L’Egypte aussi a suivi le tempo en relevant fortement, le 20 mai dernier, son taux directeur de 200 pbs à 11,25% afin de contrer l’inflation à deux chiffres résultant de la conjonction de la dévaluation de la livre égyptienne de 17% en mars dernier et des effets de la guerre Russie-Ukraine, région d'où l’Egypte importe 85% de son blé et 75% de son huile de tournesol. De plus, la hausse des prix des engrais a impacté les prix des denrées alimentaires produites en Egypte. En conséquence, l’inflation s’est établie à 14,9% en avril dernier, contre 4,4% à la même période de l’année dernière, à cause notamment de la flambée des prix alimentaires dont l’indice a augmenté de 20,1%, selon les données officielles. Pour rappel, en mars, la Banque centrale d'Egypte avait déjà relevé son taux directeur de 100 pbs. Ces mesures visent à atténuer la pression inflationniste en limitant les recours aux emprunts et en diminuant la demande de biens et de services dans le but d’apaiser la tension sur les prix.

Le 24 mai, le Nigéria, première puissance économique du continent, a lui aussi relevé son taux directeur de 50 points de base à 13%, une première depuis 20 mois. L’inflation dans le pays s’est établie à 16,82% en avril, contre 15,92% en mars.

Inefficace face à une «inflation importée»

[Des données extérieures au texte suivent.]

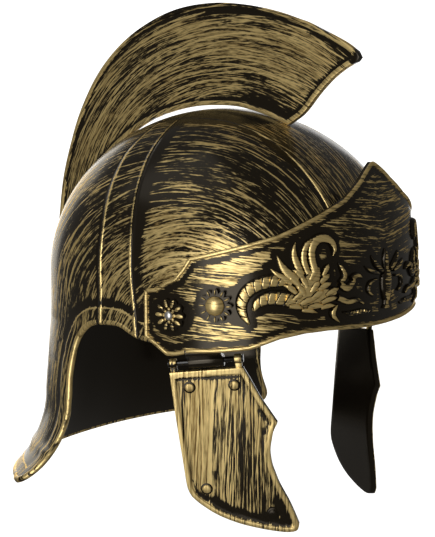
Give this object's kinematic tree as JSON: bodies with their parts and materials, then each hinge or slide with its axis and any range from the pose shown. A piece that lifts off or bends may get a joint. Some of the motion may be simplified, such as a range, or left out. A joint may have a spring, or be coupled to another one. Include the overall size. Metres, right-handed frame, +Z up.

A travers ces relèvements des taux directeurs, les banques centrales africaines cherchent à réduire davantage les liquidités au sein des économies africaines, la réduction des masses d’argent en circulation pouvant impacter la consommation et donc l’inflation. Seulement, les relations qui lient le taux directeur d’une banque centrale au taux d’inflation d’un pays sont complexes. Et l’effet de mimétisme risque d’impacter négativement la reprise des économies africaines.